▶ **AIM**:
From the listing below, pull out all lines with "scene" in them.

▶ **DATA FOR THE TASK**:
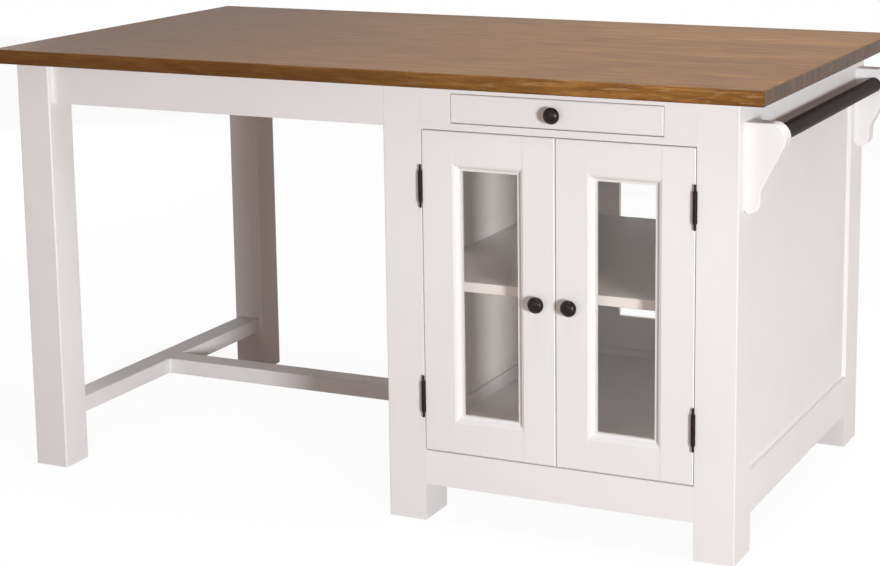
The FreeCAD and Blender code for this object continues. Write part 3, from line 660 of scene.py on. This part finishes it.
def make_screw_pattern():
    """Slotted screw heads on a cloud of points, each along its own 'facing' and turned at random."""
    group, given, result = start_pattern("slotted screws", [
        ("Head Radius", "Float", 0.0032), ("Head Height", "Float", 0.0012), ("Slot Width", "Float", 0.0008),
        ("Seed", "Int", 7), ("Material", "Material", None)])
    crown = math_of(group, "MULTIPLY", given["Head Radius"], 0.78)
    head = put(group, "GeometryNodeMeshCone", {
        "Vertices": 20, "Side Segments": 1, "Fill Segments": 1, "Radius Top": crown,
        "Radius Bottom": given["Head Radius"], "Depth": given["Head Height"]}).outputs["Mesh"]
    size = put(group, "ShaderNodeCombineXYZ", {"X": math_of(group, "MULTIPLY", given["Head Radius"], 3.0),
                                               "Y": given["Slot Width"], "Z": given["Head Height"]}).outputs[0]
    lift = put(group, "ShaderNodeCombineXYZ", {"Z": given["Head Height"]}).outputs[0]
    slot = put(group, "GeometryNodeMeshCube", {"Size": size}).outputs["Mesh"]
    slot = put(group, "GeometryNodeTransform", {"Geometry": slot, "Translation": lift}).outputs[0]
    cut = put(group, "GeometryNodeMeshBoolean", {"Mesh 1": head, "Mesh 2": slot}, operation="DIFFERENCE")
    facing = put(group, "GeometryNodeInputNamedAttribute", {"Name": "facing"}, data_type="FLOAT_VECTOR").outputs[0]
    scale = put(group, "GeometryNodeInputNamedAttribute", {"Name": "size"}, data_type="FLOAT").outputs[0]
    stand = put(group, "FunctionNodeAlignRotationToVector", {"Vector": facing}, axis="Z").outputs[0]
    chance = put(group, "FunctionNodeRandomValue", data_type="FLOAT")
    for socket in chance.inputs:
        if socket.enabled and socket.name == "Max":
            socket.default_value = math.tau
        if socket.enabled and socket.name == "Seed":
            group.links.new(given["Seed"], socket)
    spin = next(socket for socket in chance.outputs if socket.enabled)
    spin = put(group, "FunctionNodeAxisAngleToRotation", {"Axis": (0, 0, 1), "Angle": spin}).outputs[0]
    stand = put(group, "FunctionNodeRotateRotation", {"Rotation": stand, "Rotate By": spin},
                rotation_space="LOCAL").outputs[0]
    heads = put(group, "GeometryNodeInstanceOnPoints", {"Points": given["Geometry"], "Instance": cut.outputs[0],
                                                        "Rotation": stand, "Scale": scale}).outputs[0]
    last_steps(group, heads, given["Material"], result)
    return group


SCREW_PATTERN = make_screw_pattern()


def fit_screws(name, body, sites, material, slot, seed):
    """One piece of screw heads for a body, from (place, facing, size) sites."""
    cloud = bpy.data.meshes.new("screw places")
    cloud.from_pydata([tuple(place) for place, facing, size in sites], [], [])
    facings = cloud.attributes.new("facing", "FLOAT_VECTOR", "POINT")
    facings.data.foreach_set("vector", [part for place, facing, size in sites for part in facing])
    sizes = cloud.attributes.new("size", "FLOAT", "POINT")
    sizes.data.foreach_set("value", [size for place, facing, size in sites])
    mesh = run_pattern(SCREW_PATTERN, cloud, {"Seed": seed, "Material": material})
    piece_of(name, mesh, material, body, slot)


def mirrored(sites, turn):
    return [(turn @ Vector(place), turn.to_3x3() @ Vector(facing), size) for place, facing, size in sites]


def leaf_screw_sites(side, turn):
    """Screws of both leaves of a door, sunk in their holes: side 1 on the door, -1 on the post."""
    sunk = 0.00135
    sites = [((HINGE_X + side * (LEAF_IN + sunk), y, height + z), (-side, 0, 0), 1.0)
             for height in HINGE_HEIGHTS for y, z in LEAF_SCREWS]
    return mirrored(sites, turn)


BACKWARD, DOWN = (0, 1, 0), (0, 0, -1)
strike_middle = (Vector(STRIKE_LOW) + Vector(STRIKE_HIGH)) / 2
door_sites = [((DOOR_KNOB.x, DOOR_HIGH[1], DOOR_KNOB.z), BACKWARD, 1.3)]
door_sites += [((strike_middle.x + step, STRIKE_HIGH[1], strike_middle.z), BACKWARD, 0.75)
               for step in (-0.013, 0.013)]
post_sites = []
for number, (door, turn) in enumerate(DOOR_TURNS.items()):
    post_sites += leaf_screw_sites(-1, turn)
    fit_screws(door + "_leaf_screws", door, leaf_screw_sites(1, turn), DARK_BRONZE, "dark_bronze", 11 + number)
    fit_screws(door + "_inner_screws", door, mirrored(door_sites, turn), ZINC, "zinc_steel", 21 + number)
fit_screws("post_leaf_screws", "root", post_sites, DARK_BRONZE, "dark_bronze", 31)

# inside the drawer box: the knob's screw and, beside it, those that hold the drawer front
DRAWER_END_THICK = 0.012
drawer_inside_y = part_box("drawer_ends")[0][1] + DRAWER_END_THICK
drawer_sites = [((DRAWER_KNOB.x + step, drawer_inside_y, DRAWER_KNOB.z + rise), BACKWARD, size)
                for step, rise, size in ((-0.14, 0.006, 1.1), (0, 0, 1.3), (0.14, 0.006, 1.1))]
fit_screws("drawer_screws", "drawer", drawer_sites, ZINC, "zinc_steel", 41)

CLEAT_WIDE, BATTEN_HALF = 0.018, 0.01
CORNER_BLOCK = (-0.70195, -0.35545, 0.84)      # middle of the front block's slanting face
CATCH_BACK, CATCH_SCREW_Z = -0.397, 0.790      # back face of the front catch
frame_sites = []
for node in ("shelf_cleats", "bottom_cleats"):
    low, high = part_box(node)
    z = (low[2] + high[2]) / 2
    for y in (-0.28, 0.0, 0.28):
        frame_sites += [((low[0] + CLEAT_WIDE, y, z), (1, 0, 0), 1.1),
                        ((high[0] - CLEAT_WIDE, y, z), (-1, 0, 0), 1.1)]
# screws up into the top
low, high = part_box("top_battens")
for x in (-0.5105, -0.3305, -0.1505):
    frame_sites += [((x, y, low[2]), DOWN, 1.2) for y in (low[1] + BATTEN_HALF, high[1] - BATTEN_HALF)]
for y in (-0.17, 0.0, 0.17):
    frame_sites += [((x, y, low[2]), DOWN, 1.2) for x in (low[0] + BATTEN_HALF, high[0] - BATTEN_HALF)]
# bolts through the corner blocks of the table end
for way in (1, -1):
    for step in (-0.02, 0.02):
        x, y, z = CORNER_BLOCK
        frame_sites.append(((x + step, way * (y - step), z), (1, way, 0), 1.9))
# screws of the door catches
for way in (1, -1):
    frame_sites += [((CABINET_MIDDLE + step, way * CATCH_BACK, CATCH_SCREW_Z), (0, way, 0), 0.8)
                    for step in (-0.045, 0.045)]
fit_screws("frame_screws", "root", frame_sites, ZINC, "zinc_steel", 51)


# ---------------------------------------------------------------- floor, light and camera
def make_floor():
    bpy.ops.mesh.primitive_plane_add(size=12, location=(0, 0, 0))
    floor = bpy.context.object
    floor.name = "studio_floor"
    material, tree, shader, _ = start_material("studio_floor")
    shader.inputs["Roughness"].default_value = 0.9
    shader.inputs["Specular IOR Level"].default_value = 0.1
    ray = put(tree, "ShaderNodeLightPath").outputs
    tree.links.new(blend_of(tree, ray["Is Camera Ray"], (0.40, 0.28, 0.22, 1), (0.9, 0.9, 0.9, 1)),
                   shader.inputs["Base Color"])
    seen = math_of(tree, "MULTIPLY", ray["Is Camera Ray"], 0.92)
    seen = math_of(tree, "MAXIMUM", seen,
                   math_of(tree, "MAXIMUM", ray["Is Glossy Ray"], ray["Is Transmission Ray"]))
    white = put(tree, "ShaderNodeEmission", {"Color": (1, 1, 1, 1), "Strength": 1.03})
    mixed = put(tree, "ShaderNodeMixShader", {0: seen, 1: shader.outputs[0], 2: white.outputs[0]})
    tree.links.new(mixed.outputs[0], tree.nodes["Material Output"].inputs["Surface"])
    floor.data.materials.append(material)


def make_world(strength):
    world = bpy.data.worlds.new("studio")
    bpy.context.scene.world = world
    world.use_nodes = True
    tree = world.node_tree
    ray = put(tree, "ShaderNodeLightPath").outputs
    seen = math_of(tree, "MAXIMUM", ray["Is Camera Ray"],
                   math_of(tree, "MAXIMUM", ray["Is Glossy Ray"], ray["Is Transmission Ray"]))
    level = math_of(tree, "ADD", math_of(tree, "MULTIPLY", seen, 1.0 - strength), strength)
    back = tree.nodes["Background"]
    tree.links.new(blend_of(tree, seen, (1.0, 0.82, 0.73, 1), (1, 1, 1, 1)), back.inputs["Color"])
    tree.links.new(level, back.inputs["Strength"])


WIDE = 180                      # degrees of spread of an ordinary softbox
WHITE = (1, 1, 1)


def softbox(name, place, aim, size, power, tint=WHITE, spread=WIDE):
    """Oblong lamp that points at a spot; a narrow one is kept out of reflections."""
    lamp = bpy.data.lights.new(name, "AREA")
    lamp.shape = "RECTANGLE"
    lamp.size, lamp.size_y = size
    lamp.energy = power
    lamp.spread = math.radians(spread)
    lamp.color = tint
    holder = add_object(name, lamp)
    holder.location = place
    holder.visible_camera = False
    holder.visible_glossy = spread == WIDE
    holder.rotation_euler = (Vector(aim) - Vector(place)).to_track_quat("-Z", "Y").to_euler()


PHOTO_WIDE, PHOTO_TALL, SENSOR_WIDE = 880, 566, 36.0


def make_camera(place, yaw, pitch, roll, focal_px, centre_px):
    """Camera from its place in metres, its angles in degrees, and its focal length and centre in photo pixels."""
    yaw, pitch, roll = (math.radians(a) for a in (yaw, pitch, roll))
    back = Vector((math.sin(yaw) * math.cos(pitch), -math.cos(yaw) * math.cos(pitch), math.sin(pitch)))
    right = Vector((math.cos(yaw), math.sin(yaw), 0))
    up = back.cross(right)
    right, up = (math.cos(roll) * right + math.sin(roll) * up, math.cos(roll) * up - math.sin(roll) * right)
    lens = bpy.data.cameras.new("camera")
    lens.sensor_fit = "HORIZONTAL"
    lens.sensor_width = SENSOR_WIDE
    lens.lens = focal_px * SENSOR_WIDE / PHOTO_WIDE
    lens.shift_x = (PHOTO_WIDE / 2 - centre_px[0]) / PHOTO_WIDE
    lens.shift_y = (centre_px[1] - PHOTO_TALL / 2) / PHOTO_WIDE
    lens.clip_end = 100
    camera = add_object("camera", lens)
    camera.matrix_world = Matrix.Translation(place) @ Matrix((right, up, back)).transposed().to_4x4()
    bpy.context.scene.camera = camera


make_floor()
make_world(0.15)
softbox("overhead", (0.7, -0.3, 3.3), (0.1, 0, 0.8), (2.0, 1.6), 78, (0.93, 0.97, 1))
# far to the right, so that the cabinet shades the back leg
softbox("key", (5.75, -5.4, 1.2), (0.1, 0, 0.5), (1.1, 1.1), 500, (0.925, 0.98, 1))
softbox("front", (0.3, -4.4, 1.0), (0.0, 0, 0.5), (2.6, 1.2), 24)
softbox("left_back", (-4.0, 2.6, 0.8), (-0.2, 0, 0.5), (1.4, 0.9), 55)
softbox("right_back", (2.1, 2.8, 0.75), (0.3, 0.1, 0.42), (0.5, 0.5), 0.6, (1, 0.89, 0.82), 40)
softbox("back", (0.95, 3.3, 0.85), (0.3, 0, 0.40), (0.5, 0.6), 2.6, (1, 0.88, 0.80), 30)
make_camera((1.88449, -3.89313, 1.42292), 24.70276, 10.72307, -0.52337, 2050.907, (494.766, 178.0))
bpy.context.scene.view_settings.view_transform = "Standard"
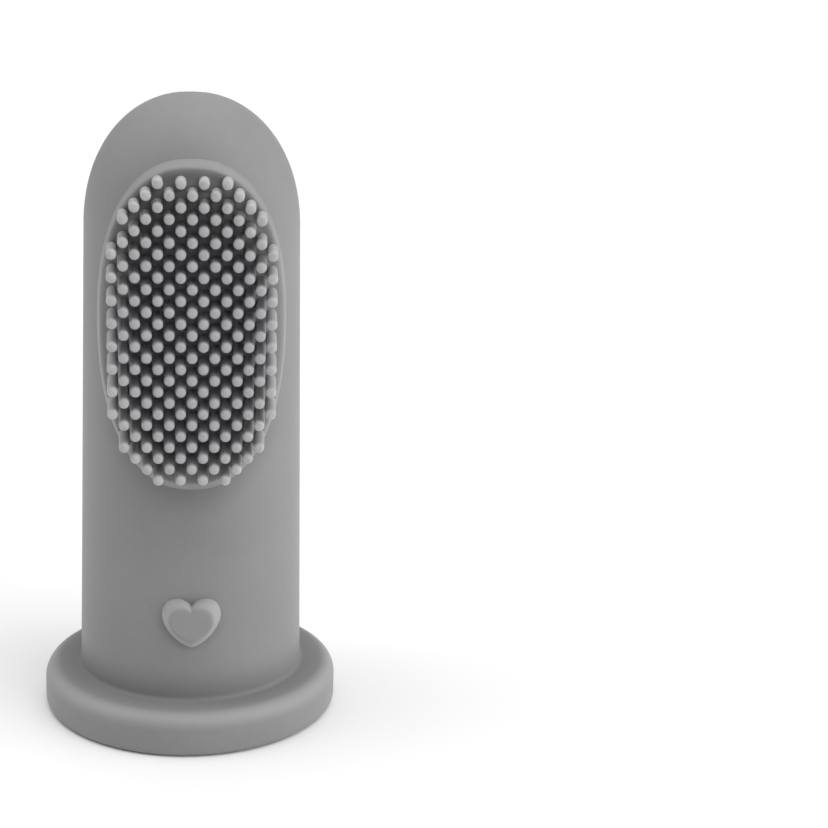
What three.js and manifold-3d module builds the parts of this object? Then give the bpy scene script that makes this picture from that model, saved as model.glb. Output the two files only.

▶ **REPLY TO THE EXERCISE**:
The FreeCAD and Blender code for this object continues. Write part 3, from line 660 of scene.py on. This part finishes it.
    bpy.context.scene.world = world
    bpy.context.scene.camera = camera
bpy.context.scene.view_settings.view_transform = "Standard"
What three.js and manifold-3d module builds the parts of this object? Then give the bpy scene script that makes this picture from that model, saved as model.glb. Output the two files only.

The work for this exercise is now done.